Documentary Feature Competition
TELL THEM YOU LOVE ME
World Premiere
dir. Nick August-Perna (USA), 2023
TELL THEM YOU LOVE ME explores the extraordinary story of Anna Stubblefield, an esteemed university professor who becomes embroiled in a controversial affair with Derrick Johnson, a non-verbal man with cerebral palsy. Anna says she unlocked Derrick’s mind from his body by teaching him to communicate using a keyboard. The relationship that followed would lead to a criminal trial that would challenge our perceptions of disability and the nature of consent. Through exclusive footage and interviews with those on both sides of the case, this feature documentary weaves a riveting and endlessly nuanced story about communication, race, and sex.

World Cinema Documentary
STORY & PICTURES BY
World Premiere
dir. Joanna Rudnick (USA), 2023
STORY & PICTURES BY is the first feature documentary to take audiences behind the scenes to meet the boundary pushers who create children’s picture books. The film follows Christian Robinson, Yuyi Morales, and Mac Barnett—the stars of the new “golden age” of kids lit— as they create experimental work that reflects the mysteries of childhood, champions the marginalized, and provides children with windows and mirrors, even when the creators’ own lives are not fairy tales. Through rare archival, untapped insights, and stop-motion paper animation, we also come to understand why classics such as “Goodnight Moon,” “Where the Wild Things Are,” “The Very Hungry Caterpillar,” and “The Snowy Day” changed the art form and stand the test of time.

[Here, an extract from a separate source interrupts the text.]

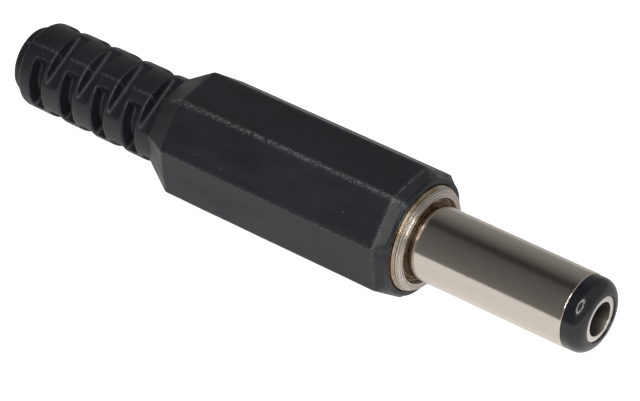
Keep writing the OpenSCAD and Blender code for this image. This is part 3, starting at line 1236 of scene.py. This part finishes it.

THEY CALLED HIM MOSTLY HARMLESS
World Premiere
dir. Patricia E. Gillespie (USA), 2023
When an unidentified hiker is found deceased in the Florida wilderness, authorities release a sketch. Multiple hikers call in claiming to have met the man. There’s only one problem: he never told them his name. It would take two years, thousands of devoted internet sleuths, and a miracle of science to identify him—and that’s when the trouble really started. A character-centric reimagining of a classic genre, THEY CALLED HIM MOSTLY HARMLESS is about finding yourself when you’re looking for someone else.